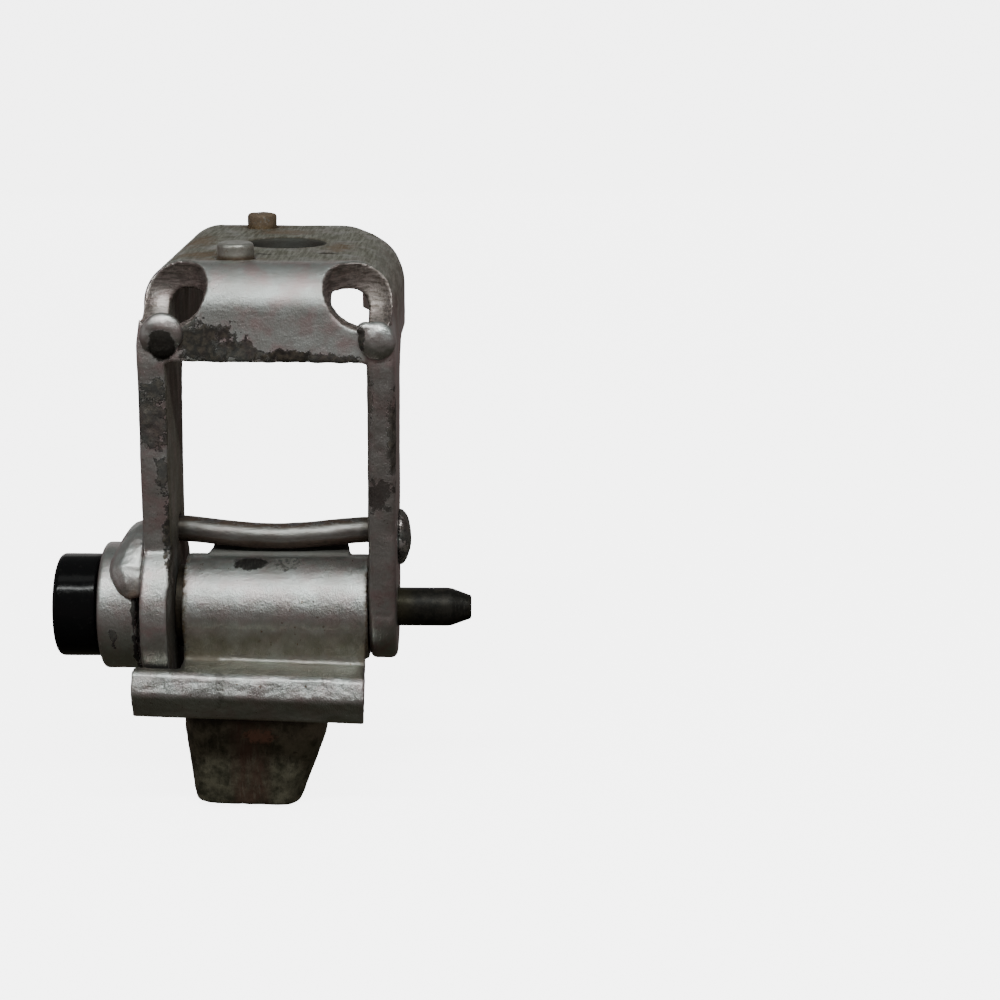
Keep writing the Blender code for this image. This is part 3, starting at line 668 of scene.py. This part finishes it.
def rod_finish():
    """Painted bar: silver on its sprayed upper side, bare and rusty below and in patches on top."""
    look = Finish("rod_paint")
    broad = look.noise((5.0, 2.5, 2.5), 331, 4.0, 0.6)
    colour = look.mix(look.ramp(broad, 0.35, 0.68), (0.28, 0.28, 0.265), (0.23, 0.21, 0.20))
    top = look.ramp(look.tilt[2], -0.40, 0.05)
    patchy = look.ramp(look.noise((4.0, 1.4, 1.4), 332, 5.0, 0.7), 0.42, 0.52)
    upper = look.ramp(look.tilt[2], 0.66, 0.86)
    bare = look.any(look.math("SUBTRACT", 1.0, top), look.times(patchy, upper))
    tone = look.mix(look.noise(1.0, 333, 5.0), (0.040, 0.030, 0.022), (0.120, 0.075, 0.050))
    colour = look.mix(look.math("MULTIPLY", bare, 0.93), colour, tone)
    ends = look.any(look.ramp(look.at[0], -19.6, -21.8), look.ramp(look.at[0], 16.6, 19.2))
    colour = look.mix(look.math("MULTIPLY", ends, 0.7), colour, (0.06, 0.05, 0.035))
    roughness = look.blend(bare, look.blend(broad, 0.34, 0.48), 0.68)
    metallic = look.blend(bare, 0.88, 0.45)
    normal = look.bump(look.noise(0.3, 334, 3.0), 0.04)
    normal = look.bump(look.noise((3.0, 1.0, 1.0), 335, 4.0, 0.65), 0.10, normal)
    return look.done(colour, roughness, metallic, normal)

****

◆ **What you are asked to do**: All of the data must be returned exactly.

◆ **The solution**:
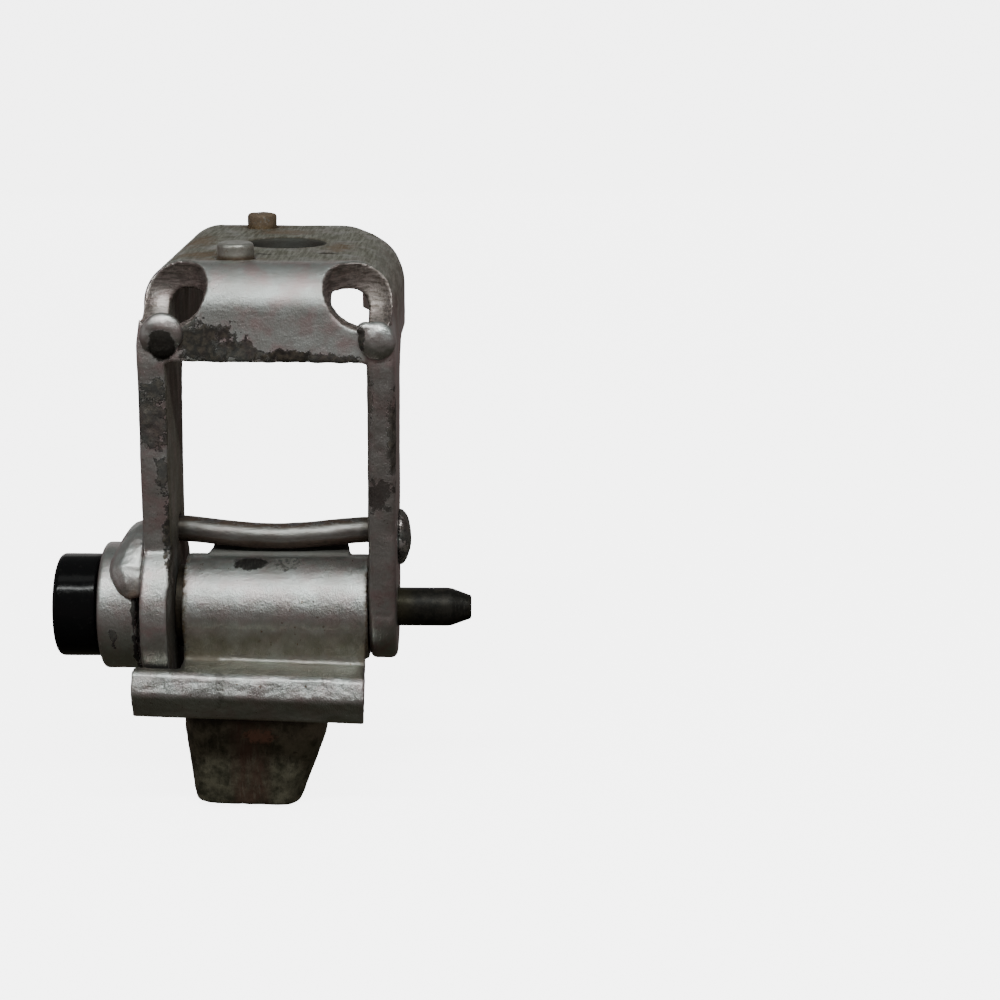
Keep writing the Blender code for this image. This is part 3, starting at line 668 of scene.py. This part finishes it.
def rod_finish():
    """Painted bar: silver on its sprayed upper side, bare and rusty below and in patches on top."""
    look = Finish("rod_paint")
    broad = look.noise((5.0, 2.5, 2.5), 331, 4.0, 0.6)
    colour = look.mix(look.ramp(broad, 0.35, 0.68), (0.28, 0.28, 0.265), (0.23, 0.21, 0.20))
    top = look.ramp(look.tilt[2], -0.40, 0.05)
    patchy = look.ramp(look.noise((4.0, 1.4, 1.4), 332, 5.0, 0.7), 0.42, 0.52)
    upper = look.ramp(look.tilt[2], 0.66, 0.86)
    bare = look.any(look.math("SUBTRACT", 1.0, top), look.times(patchy, upper))
    tone = look.mix(look.noise(1.0, 333, 5.0), (0.040, 0.030, 0.022), (0.120, 0.075, 0.050))
    colour = look.mix(look.math("MULTIPLY", bare, 0.93), colour, tone)
    ends = look.any(look.ramp(look.at[0], -19.6, -21.8), look.ramp(look.at[0], 16.6, 19.2))
    colour = look.mix(look.math("MULTIPLY", ends, 0.7), colour, (0.06, 0.05, 0.035))
    roughness = look.blend(bare, look.blend(broad, 0.34, 0.48), 0.68)
    metallic = look.blend(bare, 0.88, 0.45)
    normal = look.bump(look.noise(0.3, 334, 3.0), 0.04)
    normal = look.bump(look.noise((3.0, 1.0, 1.0), 335, 4.0, 0.65), 0.10, normal)
    return look.done(colour, roughness, metallic, normal)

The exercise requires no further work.